The yearly average distance-specific CO₂ emission of the ESB is 5.38 lb/mile (1.51 kg/km), compared to 4.08 lb/miles (1.15 kg/km) of a diesel bus serving the same route, and it depends on the carbon emissions factor in WV where the electricity is produced by burning coal.

○

The ESB fleet provides a usable V2G capacity of 55.2% of fleet battery capacity, and delivers 84.6% of electricity charged from the grid during off-peak period back to grid in peak hour.

○

The implementation of the V2G will ring annually USD700,000 revenue but increase the charging infrastructure cost about USD 7.5 million.

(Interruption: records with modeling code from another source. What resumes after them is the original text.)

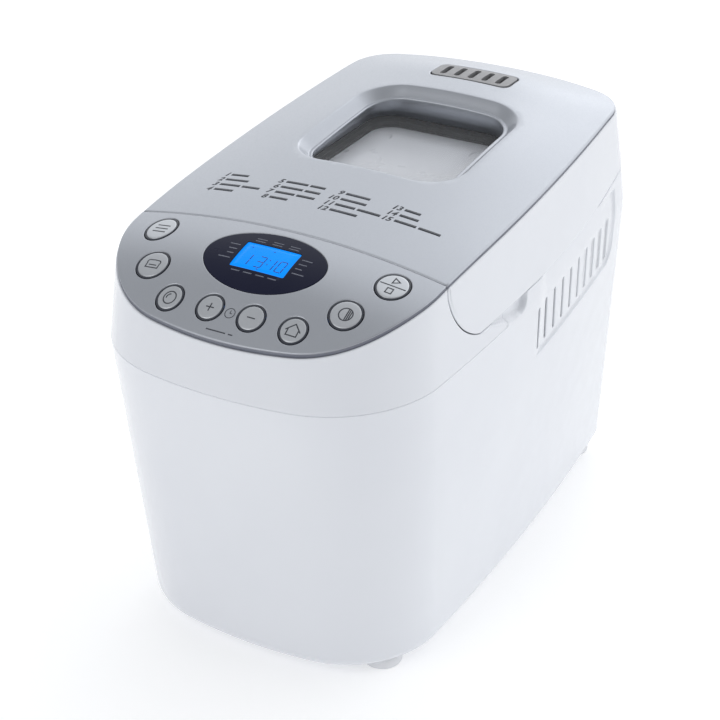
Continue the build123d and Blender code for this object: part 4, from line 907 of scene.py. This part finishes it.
def buttons():
    """Silver caps with a dark collar round each, and the marks on them."""
    circle = unit_circle(CIRCLE_STEPS)
    for node, (x, y, radius, half_y) in BUTTONS.items():
        squeeze = half_y / radius
        face = radius - RING_WIDTH
        cap = [(face * k / FACE_RINGS, BUTTON_PROUD) for k in range(FACE_RINGS)]
        cap += [(face + out, height) for out, height in CAP_SECTION] + list(STEM_SECTION)
        points, faces = turned_on_crown(cap, (x, y), squeeze)
        make_piece(f"{node}_cap", points, faces, node, "button_silver", (node,))
        rings = row_numbers(len(COLLAR_SECTION), CIRCLE_STEPS)
        collar = [on_crown(circle * (face + out), (x, y), squeeze, height) for out, height in COLLAR_SECTION]
        faces = ring_faces(rings + rings[:1])
        make_piece(f"{node}_collar", np.concatenate(collar), faces, node, "plastic_black", material=COLLAR)
        draw_strokes(f"{node}_mark", BUTTON_MARKS[node], (x, y), squeeze, MARK_WIDTH, node, BUTTON_PROUD)


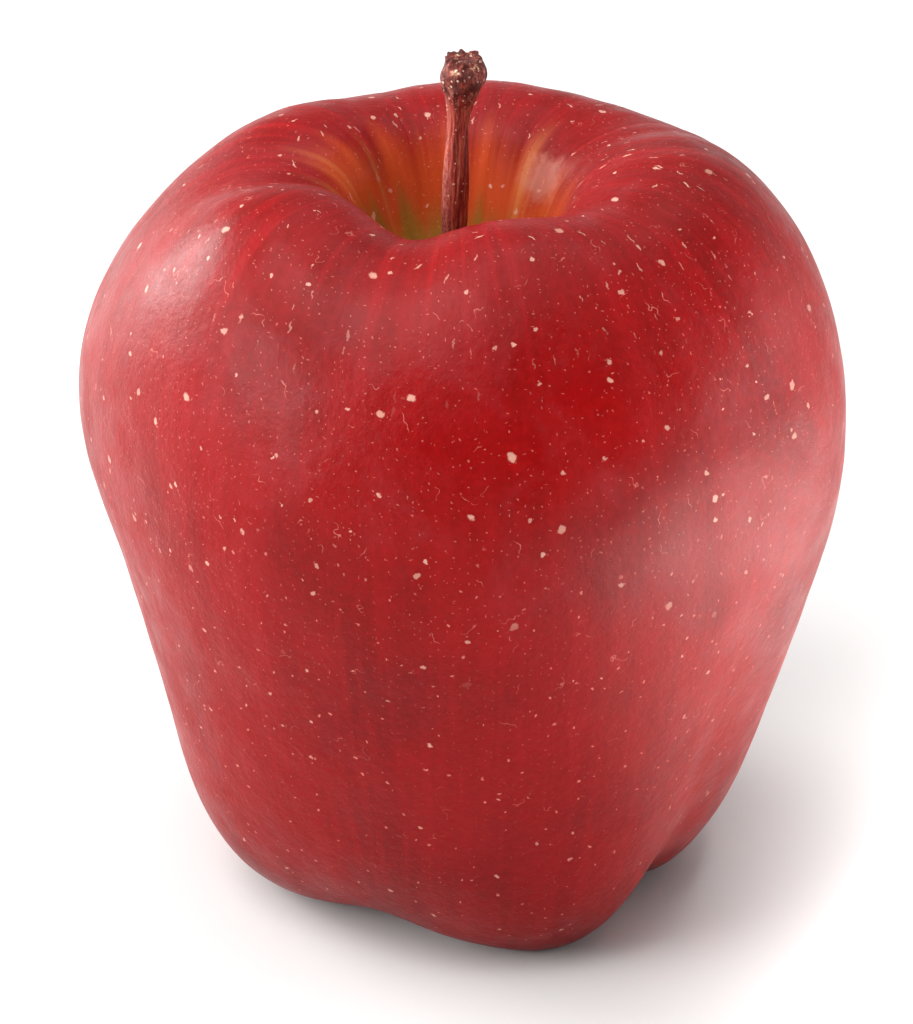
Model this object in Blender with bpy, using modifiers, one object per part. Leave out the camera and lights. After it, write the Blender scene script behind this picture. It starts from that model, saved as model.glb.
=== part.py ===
"""A red apple of the tall, five-ribbed dessert kind, with its stem and its dried calyx.

The frame is metres with +Z up. The apple stands on the small flats of its feet at z = 0, and the
origin is under the middle of the fruit. Azimuth 0 is +X, and it grows towards +Y.

The fruit is one solid. One mean side runs from the floor of the stem cavity, over the shoulder, down
the flank, round the foot and into the calyx basin. That side is turned about the axis, and five ribs
then lift and spread it, each by its own amounts, because no two ribs of an apple are alike.
"""

import math
from collections import namedtuple

import bmesh
import bpy
import numpy as np
from mathutils import Matrix, Vector

MM = 0.001
TURN = 2.0 * math.pi

# ---------------------------------------------------------------- driving dimensions, in millimetres

# The mean side of the fruit: the name of each station, its radius and its height.
SIDE = (
    ("cavity_floor", 0.0, 57.0),
    ("cavity_wall", 3.2, 59.2),
    ("cavity_throat", 7.6, 64.5),
    ("lip", 12.0, 72.9),
    ("crest", 20.1, 75.1),
    ("shoulder", 29.2, 69.0),
    ("belly", 36.4, 43.7),
    ("flank", 34.0, 32.4),
    ("waist", 29.7, 17.0),
    ("heel", 23.5, 3.3),
    ("foot", 19.4, 0.0),
    ("basin", 10.0, 5.0),
    ("pit", 0.0, 10.0),
)

# How each rib differs from the mean side. Azimuths are in degrees, and a rib may twist a little on its
# way down, from its crest azimuth to its foot azimuth. The valley after a rib drops by valley_drop.
Rib = namedtuple(
    "Rib",
    "crest_azimuth foot_azimuth crest_rise crest_reach belly_reach foot_reach foot_lift valley_drop",
)
RIBS = (
    Rib(78.0, 79.5, 0.3, -1.9, 0.4, 0.5, 0.0, 0.7),
    Rib(142.5, 146.5, 0.2, -1.6, 3.6, -1.8, 0.0, 1.9),
    Rib(217.0, 203.0, 1.2, -0.3, -2.8, 1.2, 0.5, 1.4),
    Rib(286.5, 290.0, 0.9, 0.0, 0.7, 3.3, 0.0, 0.3),
    Rib(355.0, 346.0, 1.0, 2.4, 0.7, -0.3, 0.0, 0.8),
)

# How the valleys between the ribs lie below them, lower down.
VALLEY_BELLY_DEPTH = 0.3
VALLEY_FOOT_DEPTH = 1.3
VALLEY_FOOT_LIFT = 2.9

# Width of a valley's rounded bottom, as a share of the way from valley to rib: small is a crease.
CREST_CREASE = 0.8
BELLY_CREASE = 0.5
FOOT_CREASE = 0.3

# The whole fruit leans a little, over the height of its crest.
LEAN_X = -1.3
LEAN_Y = -2.2
LEAN_HEIGHT = 76.0

# The feet are pressed flat by this much where they touch.
FOOT_FLAT_DEPTH = 0.3

FRUIT_SEGMENTS = 60
FRUIT_RINGS = 52

# The block below z = 0 that presses the feet flat.
GROUND_SIZE = 100.0

# The stem stands in a socket in the cavity floor. Its way: offset from its foot in x and y, height, and
# radius.
STEM_WAY = (
    (0.00, 0.00, 54.8, 1.35),
    (0.00, 0.00, 59.5, 1.20),
    (-0.20, 0.05, 66.0, 1.15),
    (0.00, 0.05, 73.6, 1.20),
    (0.40, 0.00, 80.5, 1.35),
    (0.60, 0.00, 82.1, 1.85),
    (0.70, 0.00, 83.7, 2.05),
    (0.75, 0.00, 85.0, 1.55),
)
SOCKET_DEPTH = 2.5
SOCKET_CLEARANCE = 4.0
GAP = 0.3

# The calyx: five dried sepals round a tuft of stamens, hanging in the calyx basin.
SEPAL_COUNT = 5
SEPAL_WIDTH = 3.2
SEPAL_THICKNESS = 0.45
SEPAL_FIRST_AZIMUTH = 22.0
# The way of a sepal from its root to its tip: distance from the axis, and height.
SEPAL_WAY = ((2.6, 8.9), (3.2, 7.8), (4.1, 6.7), (5.4, 6.0), (7.0, 5.6))
SEPAL_TILTS = (2.0, -2.0, 3.0, -1.0, 1.0)
TUFT_RADIUS = 1.0
TUFT_TIP_RADIUS = 0.45
TUFT_TOP = 9.2
TUFT_HEIGHT = 3.4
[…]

Overall, ESBs mark a critical step toward sustainable rural transportation, but their long-term viability hinges on cleaner electricity, targeted subsidies, and improved battery-life management.

6. Limitations

This study provides a detailed analysis of the electrification and V2G potential for a school bus fleet in north-central WV, several limitations should be considered when interpreting the results:

○

This investigation is constrained to a specific regional context in West Virginia, which may limit the direct generalizability of energy consumption results to different geographic settings.

○

The immediate environmental benefits are limited by the high carbon intensity of the local coal-dominant electricity grid, which impacts the lifecycle CO₂ reductions in the fleet.

○

The V2G analysis assumes idealized charging and discharging schedules and does not fully incorporate real-world grid constraints, aggregation limits, or operational uncertainties.

○

While the study notes that V2G operation doubles battery cycles, the assessment lacks a quantitative electrochemical model to predict the specific impact of degradation on battery service life.

○

The economic feasibility assessment is based on current electricity rates and estimated capital costs, without a sensitivity study to account for price volatility or grid capacity surcharges.

○

System efficiency evaluations rely on measured inverter data and the established literature for auxiliary losses rather than empirical data from long-term, multi-year fleet operations.